Despite Arthur now having a job, Stan discovers that he cannot afford a flat with the money he is earning, unless he can make more, and so is thrilled when Jenkins reveals to the bus crews that he is planning to arrange the company to run safari tours to Windsor Safari Park, whereupon the driver selected by him to drive the special bus for the tour will receive a larger wage and keep any tips they earn. However, any hope of Stan getting the job are dashed when Blakey informs him that, because both he and the depot manager agree that he is accountable for the mayhem with the fire drill, he will never be allowed to get the job. Later that evening, attending the company's darts competition in the busmen's canteen while debating on how to secure the safari job, trouble arises when he, Jack and Mum are forced to take Olive home, after she starts a fight with Arthur's clippie, Norah, for trying to flirt with her husband and getting more attention than herself. A couple of nights later, when they are in the depot after hours, Stan and Jack witness Jenkins having an affair with Norah and use the information to blackmail him into giving Stan the safari job, much to Blakey's shock.

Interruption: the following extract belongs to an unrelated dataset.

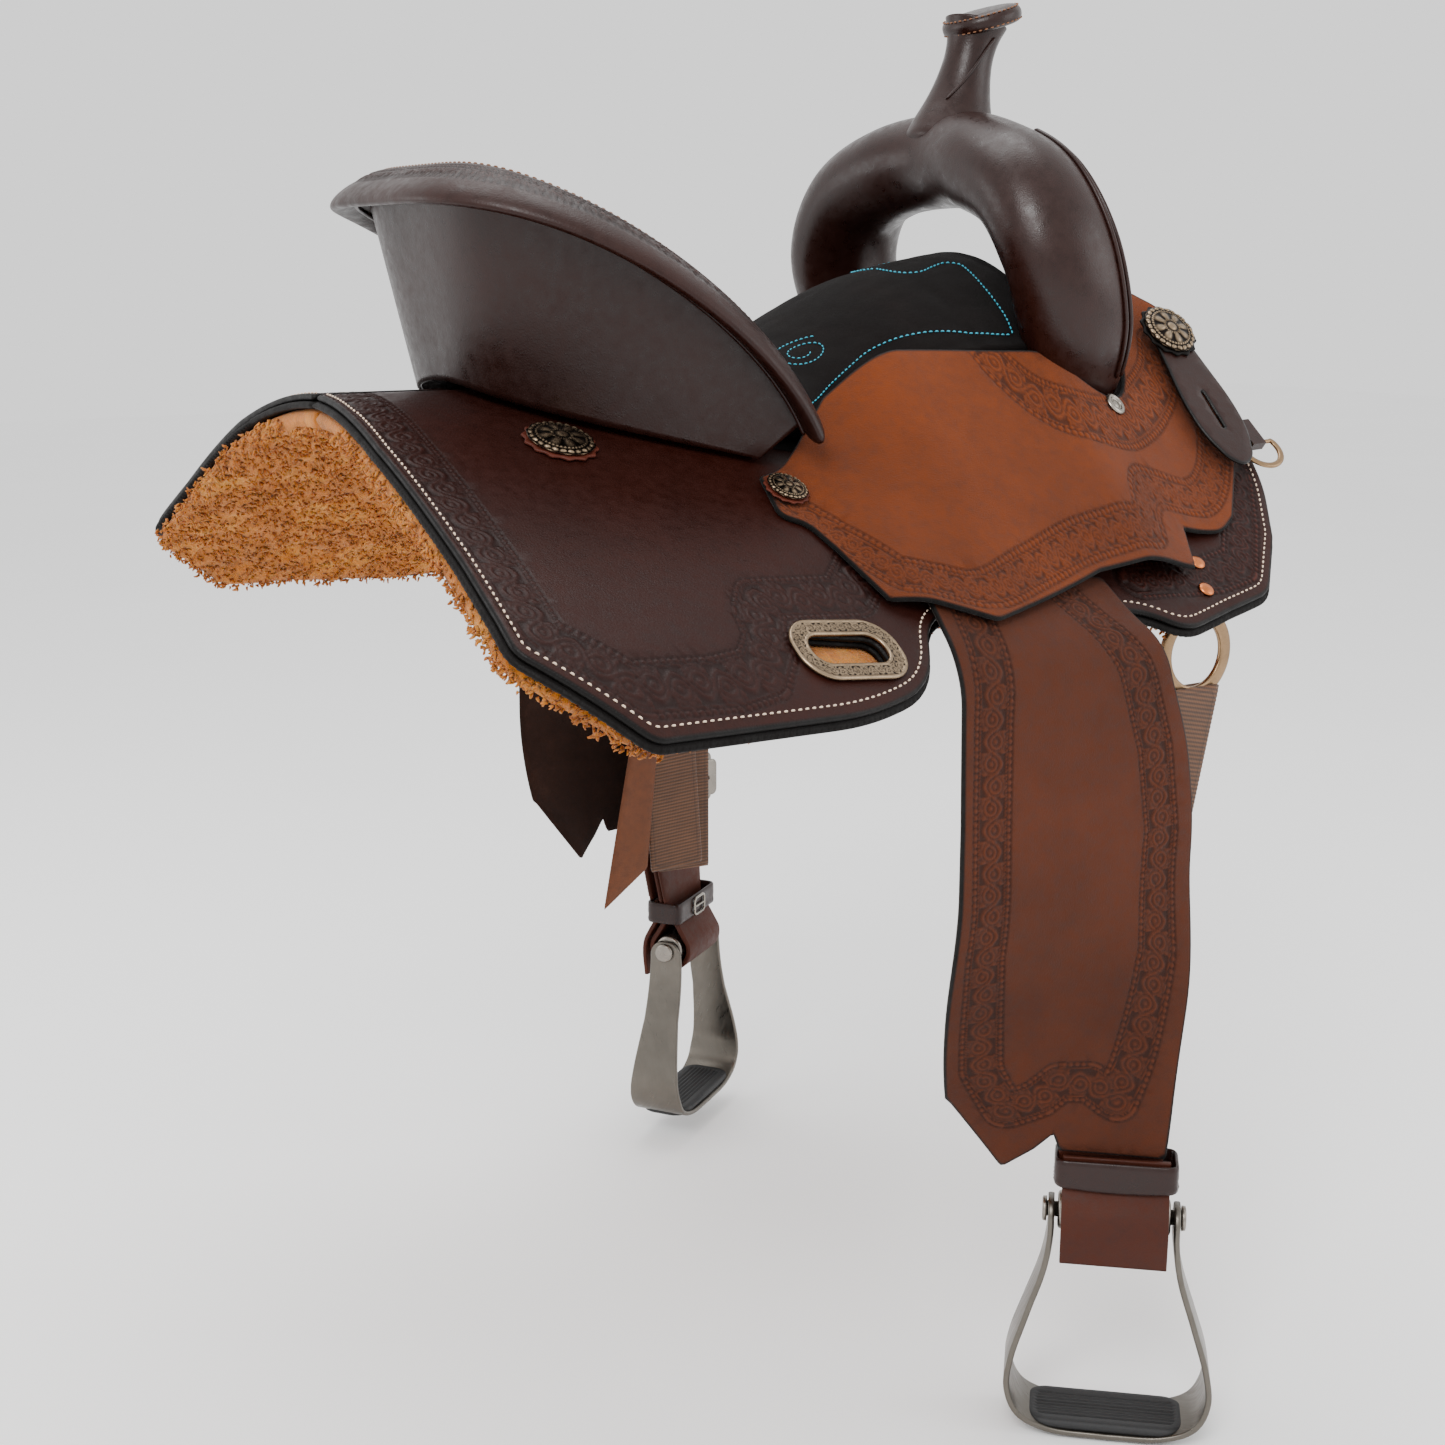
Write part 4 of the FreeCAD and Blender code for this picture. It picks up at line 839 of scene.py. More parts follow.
slot_flat = stadium(52, 19, 7) + PLATE_SPOT
skirt_inner = inset(skirt_outline, 2.5, 3.0)
rear_band = [(-289, -4), (-296, -114), (-298, -226), (-300, -280), (-262, -310), (-205, -304), (-178, -297),
             (-162, -280), (-158, -262), (-146, -246), (-112, -243), (-82, -240), (-66, -226), (-50, -210)]
front_band = [(150, -228), (219, -229), (252, -224), (282, -194), (305, -165), (322, -118), (322, -70)]
skirt_sheet = sheet(skirt_inner, ON_BACK, -4.5, 0, 9, holes=[slot_flat],
                    bands=[Band(rear_band, 15.5), Band(front_band, 13)], relief=0.9)
both_sides("skirt_leather", skirt_sheet["verts"], skirt_sheet["faces"], "saddle", "leather_skirt",
           "leather_skirt", ["skirt_%s"], tool=skirt_sheet["tool"], edge=skirt_sheet["edge"])
edge_sheet = sheet(skirt_outline, ON_BACK, -9.0, -4.7, 14, holes=[slot_flat], step=4.5)
both_sides("skirt_bound_edge", edge_sheet["verts"], edge_sheet["faces"], "saddle", "leather_black",
           "leather_black", ["skirt_edge_%s"])
seam = inset(skirt_outline, 8.5, 3.0)
seam = seam[seam[:, 1] < -62]
gaps = np.hypot(*(np.roll(seam, -1, axis=0) - seam).T)
seam = np.roll(seam, -(int(gaps.argmax()) + 1), axis=0)
spine = [(-302, -6), (-306, -60)]
seam = np.vstack([spine, seam]) if seam[0][0] < 0 else np.vstack([seam, spine[::-1]])
line, normals = row_on(ON_BACK, seam, 0.1)
verts, faces = stitch_mesh(line, normals, 2.6, 2.4, 0.6)
both_sides("skirt_stitching", verts, faces, "saddle", "leather_skirt", "cream_thread")

fleece_outline = rounded(FLEECE, FLEECE_ROUND)


def lumps(points, scale, seed):
    """Smooth random field: a sum of sine waves in random directions."""
    rng = np.random.default_rng(seed)
    total = np.zeros(len(points))
    for _ in range(26):
        angle = rng.uniform(0, 2 * math.pi)
        wave = 2 * math.pi / (scale * rng.uniform(0.6, 1.6))
        total += np.sin((points[:, 0] * math.cos(angle) + points[:, 1] * math.sin(angle)) * wave
                        + rng.uniform(0, 6.28))
    return total / math.sqrt(26)


def pile(points):
    """Height of the fleece's lumps."""
    return 1.6 * lumps(points, 34, 3) + 1.2 * lumps(points, 12, 4) + 0.8 * lumps(points, 6, 5)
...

A few days later, Stan prepares for the first run – a trial run to determine if the safari park will accept buses on its ground. While Stan is delighted with the new uniform he is provided with, and the special safari bus he will be driving, he accidentally damages the bus's rear emergency exit, resulting in the trial run being a complete disaster when it leaves him and Blakey, assigned to supervise the run, at the mercy of lions and monkeys. With their engagement on the rocks following the incident, Stan persuades Susy to come to his family's house for tea the following night to talk things over. But when it is announced that Olive is pregnant again, an annoyed Susy realises that she will never be married and storms out of the Butler household, giving back her engagement ring to Stan in the process. The next day, Stan finds out from Jack that Jenkins's wife learnt of his affair with Norah and had him transferred to another depot as a result, while also learning that his friend is no longer on his bus. Instead, he is shocked to discover that Blakey will be joining him, after being demoted to a conductor for all the trouble caused recently, but is delighted to learn that three new, attractive clippies have arrived at the depot, one of whom, Gloria, is being put on Stan's bus. The story ends with Blakey preventing passengers getting on Stan's bus, much like Jack did at the beginning, while Stan gets a feeling of deja vu when he finds himself agreeing to marry Gloria.

==Cast==

===Main cast===

- Reg Varney as Stan Butler
- Doris Hare as Mum
- Michael Robbins as Arthur Rudge
- Anna Karen as Olive
- Stephen Lewis as Inspector 'Blakey' Blake
- Bob Grant as Jack Harper
- Janet Mahoney as Susy
- Kevin Brennan as Mr Jenkins
- Pat Ashton as Norah
- Bob Todd as new inspector
- David Lodge as safari guard
- Tex Fuller as Harry
- Caroline Dowdeswell as Sandra
- Damaris Hayman as Mrs Jenkins
- Jan Rennison as Gloria
- Juliet Duncan as Gladys
- Michael Nightingale as pilot
- Roger Avon as policeman (safari park)
- Barry Linehan as policeman (patrol car)
- David Rowlands as policeman (on beat)
- Nicolette Chaffey as nurse
- Dervis Ward as angry passenger
- Wayne Westhorpe as Olive's baby
- Shirley English as woman getting off bus (uncredited)
- Harry Fielder as bus driver (uncredited)
- Alf Mangan as darts match guest (uncredited)
- Sally Osborne as nurse with wheelchair (uncredited)
- Caroline Munro as poster girl (uncredited)

==Production==
Apart from the location work, the film was shot at EMI-MGM Elstree Studios in Hertfordshire, England.

The bus at the safari park in Mutiny on the Buses was NRN 607, a Metro-Cammell bodied Leyland Atlantean, new to Ribble Motor Services.

==Reception==

=== Box office ===
The film was one of the most popular movies of 1972 at the British box office.

=== Critical ===
The Monthly Film Bulletin wrote: "More TV sitcom (situation comedy) transferred to the big screen, is shot in the same flat, one-dimensional style as its predecessor and appears even more hard up for humour. A typical joke taking literally an order to wear only company uniform to work ("no knickers for the girls", the distributors' handout gleefully explains), and baby's toilet habits are assumed throughout to have inherent comic qualities."

The Radio Times Guide to Films gave the film 1/5 stars, writing: "Things must have been bad at Hammer for the once-famous horror studio to resort to big screen TV spin-offs such as this woefully unfunny comedy based on the popular ITV series. You'd have thought there was simply no more mileage left in the jokes about Blakey's schedules, Olive and Arthur's marriage and Stan and Jack's allergy to work, but they managed to squeeze out a third movie Holiday on the Buses the following year."